Zeit für positives Umdenken! Und ebenjenes liefert Steven Wilson in Form von „Personal Shopper“. Dieser Track opfert sich geradezu für die internationalen Tanzflächen. Nachdem man sich im C-Teil in handverlesenen Headlines und Pressesprecherstimmen (?) verliert, macht sich gegen Ende ein klangliches Bild breit, welches Linkin Parks umstrittenem Konzeptalbum „A Thousand Suns“ dankenswerterweise sehr nahekommt. Großes Kino im Single-Format. Der „Follower“ ist weit weniger revolutionär als so manch vorgenanntes Stück, und liefert auch postwendend ein harmonischeres Bild ab. Weniger Anspruch, bessere Qualität? Eine bedenkliche Gleichung, die hier aufzugehen scheint. „12 Things I Forgot“ geht recht geradlinig zu Werke und erinnert an Coldplay zu Beginn der Jahrtausendwende. Nicht bahnbrechend, aber überzeugend. Bei „Eminent Sleaze“ paaren sich psychedelische Klangfarben mit stimmungsverstärkenden Chören, während diese Mischung von elektronischen Beats über die Spielzeit 4,5 Minuten getragen wird. Dezent eingestreute Gitarrenbrände sorgen für die nötige Abwechslung. „Count Of Unease“ beschließt den Spannungsbogen und orientiert sich in dessen Grundausrichtung am Opener.

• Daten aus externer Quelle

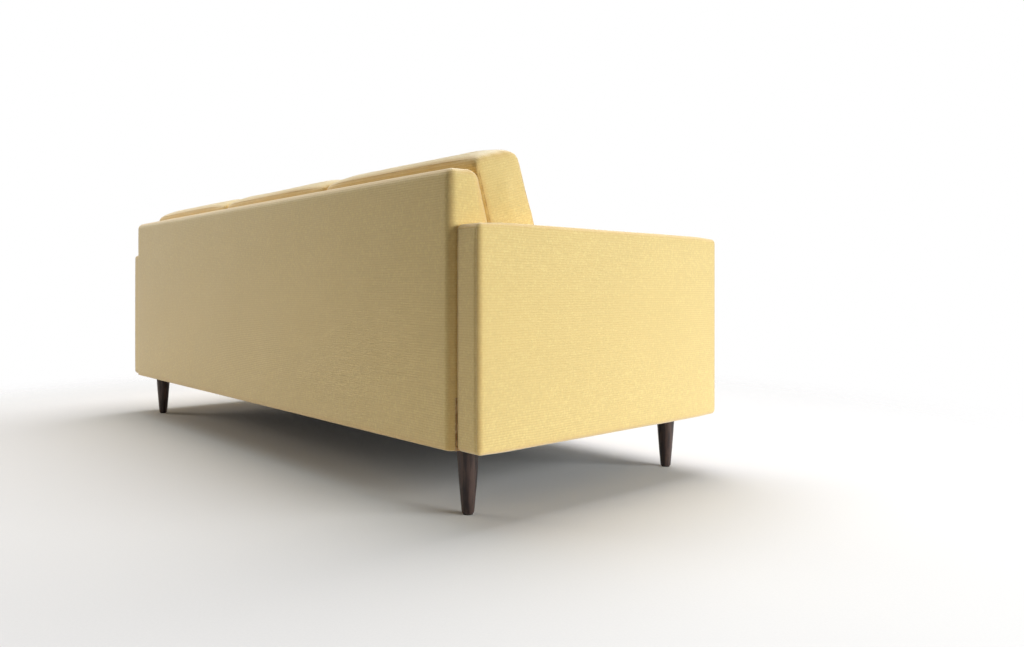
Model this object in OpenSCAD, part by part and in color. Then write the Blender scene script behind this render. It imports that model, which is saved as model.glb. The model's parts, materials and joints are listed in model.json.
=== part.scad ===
// Three-seat sofa with slab arms, a wedge-shaped back, loose cushions and four turned legs.
// +X is the sitter's left, the seat faces -Y and +Z is up.
// The origin is on the floor, at the centre of the sofa's footprint. All lengths are millimetres.

/* [Overall] */
// Width over the two arms
sofa_w = 2146; // [1900:2:2400]
// Depth from the front of the arms to the rear of the back
sofa_d = 844; // [820:2:880]
// Height of the underside above the floor
ride_h = 150; // [120:5:180]
// Height of the top of the arms
arm_top = 624; // [600:2:660]
// Height of the top of the back frame
back_top = 740; // [720:2:770]

/* [Arms] */
// Thickness of each arm
arm_t = 75; // [70:1:100]
// How far the arms stop short of the rear of the back
arm_setback = 14; // [6:1:24]
// Radius of the arm's corners, seen from the side
arm_r = 12; // [11:1:20]

/* [Back] */
// Thickness of the back frame along its top
back_t = 76; // [70:1:90]
// Lean of the inside back from upright, in degrees
lean = 16.5; // [14:0.5:18]
// Radius along the top rear edge of the back
back_rear_r = 20; // [14:1:24]
// Radius along the top front edge of the back
back_front_r = 28; // [18:1:30]

/* [Seat] */
// Height of the deck above the floor, at its front edge
deck_h = 310; // [300:1:320]
// Fall of the deck towards the back, in degrees
pitch = 3; // [2:0.5:4]
// Thickness of a seat cushion
seat_cushion_t = 145; // [120:5:160]
// How far the seat cushions stop short of the front of the arms
seat_cushion_setback = 6; // [2:1:20]
// Number of seats
seats = 3; // [3]

/* [Back cushions] */
// Thickness of a back cushion
back_cushion_t = 148; // [120:2:160]
// Height that a back cushion stands above the back frame, at its rear edge
back_cushion_rise = 27; // [10:1:50]
// Width of the gap between two back cushions
back_cushion_gap = 8; // [4:1:20]

/* [Legs] */
// Distance of each leg's axis from the centre plane
leg_x = 952; // [930:1:956]
// Distance of the front legs' axes from the front of the arms
leg_from_front = 62; // [50:1:70]
// Distance of the rear legs' axes from the rear of the back
leg_from_rear = 84; // [80:1:120]
// Diameter of a leg at its top
leg_top_d = 50; // [40:1:56]
// Diameter of a leg at its foot
leg_foot_d = 27; // [24:1:36]

/* [Springs] */
// Number of seat springs under each seat
springs_per_seat = 4; // [2:1:5]
// Number of loops in each spring, an odd number
spring_loops = 19; // [17:2:21]
// Radius of a spring's loops, at the middle of the wire
spring_r = 19; // [18.5:0.5:20]

/* [Hidden] */
$fn = 48;

// Faces of the sofa
y_front = -sofa_d / 2;
y_rear = sofa_d / 2;
y_arm_rear = y_rear - arm_setback;
x_arm_in = sofa_w / 2 - arm_t;
x_arm_out = sofa_w / 2;

// Thicknesses of the layers
cover_t = 2;
arm_pad_t = 8;
board_t = 4;
timber_t = 20;
front_pad_t = 10;
back_front_pad_t = 12;
back_top_pad_t = 10;
back_rear_pad_t = 8;
back_side_pad_t = 6;
webbing_t = 1.5;

// Clearances: a sliding fit, a small gap, and how far a cutter passes what it cuts
slip = 0.2;
gap = 1;
over = 1;

// How far the wadding and the foam cores are set in from the outside of their covers
pad_in = 3.5;
core_in = 12;

// Seat frame
frame_z = ride_h + 2;
frame_top = 262;
y_rail_front = y_front + cover_t + front_pad_t;
y_rail_rear = y_rear - cover_t - back_rear_pad_t - board_t;
stretcher_x = (x_arm_in - timber_t) / seats;
stretcher_top = 200;

// Front border
border_depth = 18;
border_return = 14;
border_full_depth = 60;
border_top = deck_h - 0.5;
border_r = 10;

// Deck: its plane falls towards the back from the deck origin
deck_y = y_front + 12;
deck_pad_t = 12;
deck_front_y = y_front + border_depth + gap;
spring_depth = 19;
wire_r = 1.8;
tie_wire_r = 1.2;
function deck_z(y) = deck_h - (y - deck_y) * tan(pitch);
function spring_z(y) = deck_z(y) - spring_depth / cos(pitch);

// Spring clips: a plate with a rolled loop that holds the end of a spring
clip_in_r = 2.8;
clip_out_r = 4;
clip_sink = 0.6;
clip_plate_t = 1.2;
clip_w = 18;
clip_lip = 2;
clip_drop = clip_out_r + clip_sink;
bar_front_y = y_front + 26;
bar_rear_y = 232;
spring_steps = 5;
spring_run = (bar_rear_y - bar_front_y) / cos(pitch);
spring_pitch = (spring_run - 2 * spring_r) / (spring_loops - 1);
spring_cx = sqrt(pow(spring_r, 2) - pow(spring_pitch / 2, 2));
spring_turn = 180 - atan2(spring_pitch, 2 * spring_cx);
spring_bar_w = 2 * (spring_cx + gap);
tie_wire_share = [0.34, 0.68];
tie_wire_end = 50;
spring_rail_y = [222, 242];

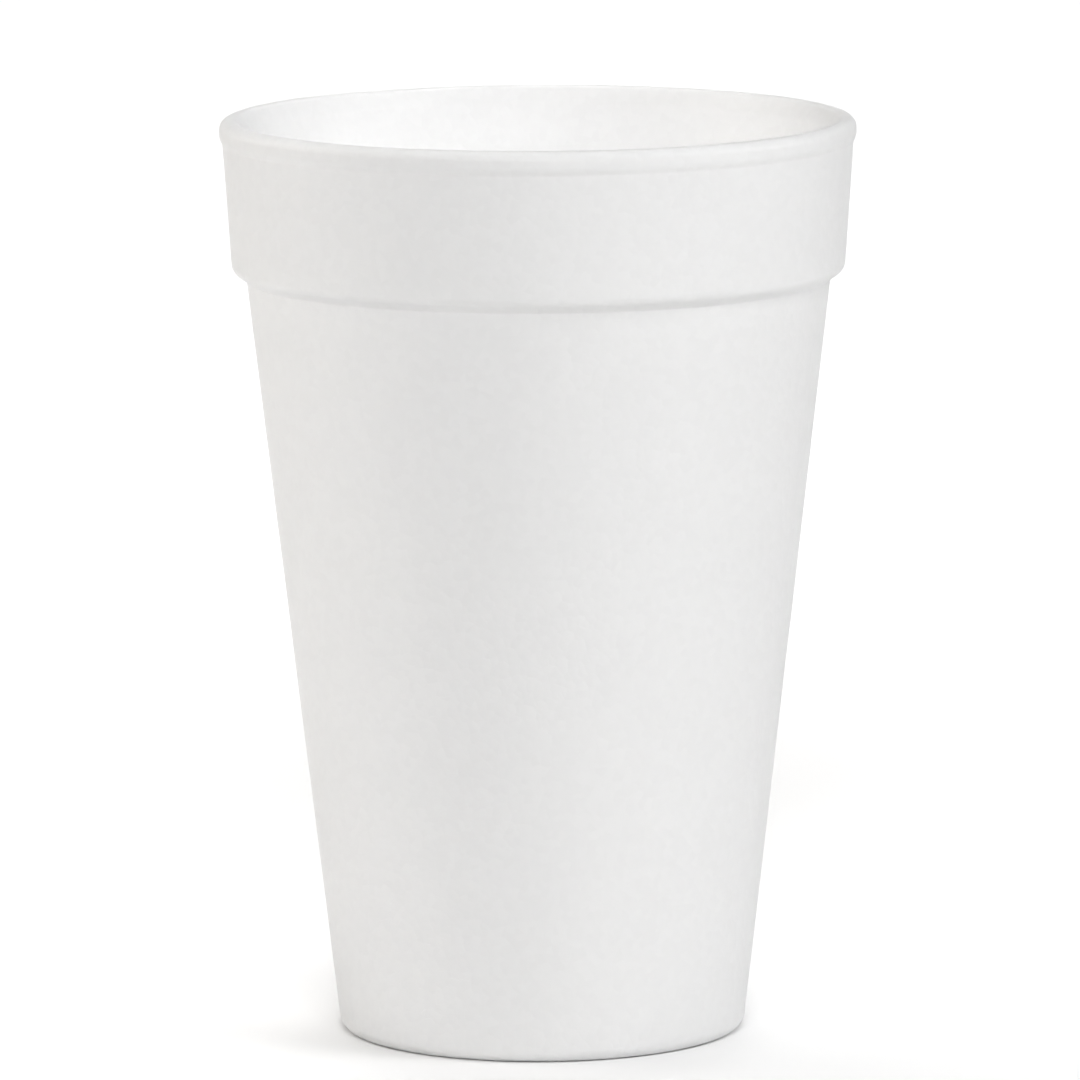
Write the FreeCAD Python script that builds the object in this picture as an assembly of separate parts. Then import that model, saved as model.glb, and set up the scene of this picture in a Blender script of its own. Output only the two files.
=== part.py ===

Auch nach Ablauf der gesamten Spielzeit kann nicht abschließend geklärt werden, ob man nun Dream Theater oder ABBA referenziert. Während es sich bei beiden Gruppen um unbestrittene Großformate handelt, sind auch die Unwägbarkeiten im Kleinformat groß. Es entsteht kein stimmiges Gesamtbild und Licht und Schatten stehen in einem immerwährenden Wettstreit. Ein denkwürdiges Album, das sicher eine Weile nachhallen wird.

Fazit

5.3
Wertung

Meine bisherigen Berührungspunkte mit Steven Wilson waren durchaus überschaubar, weshalb diese Platte das Tor zu einer völlig neuen Welt hätte verkörpern können. Hätte. Die Klinke ist gedrückt, das Türblatt bleibt (vorerst) an Ort und Stelle.

Marco Kampe
4.8
Wertung

Musikalisch überladen und inhaltlich mager. Gut, das waren Steven Wilsons Vorbilder auch schon. Aber es ist geradezu ironisch, dass Progressive Rock, der den Fortschritt und das Experiment mit neue Ideen schon im Namen trägt, so zum Selbstzitat geworden ist.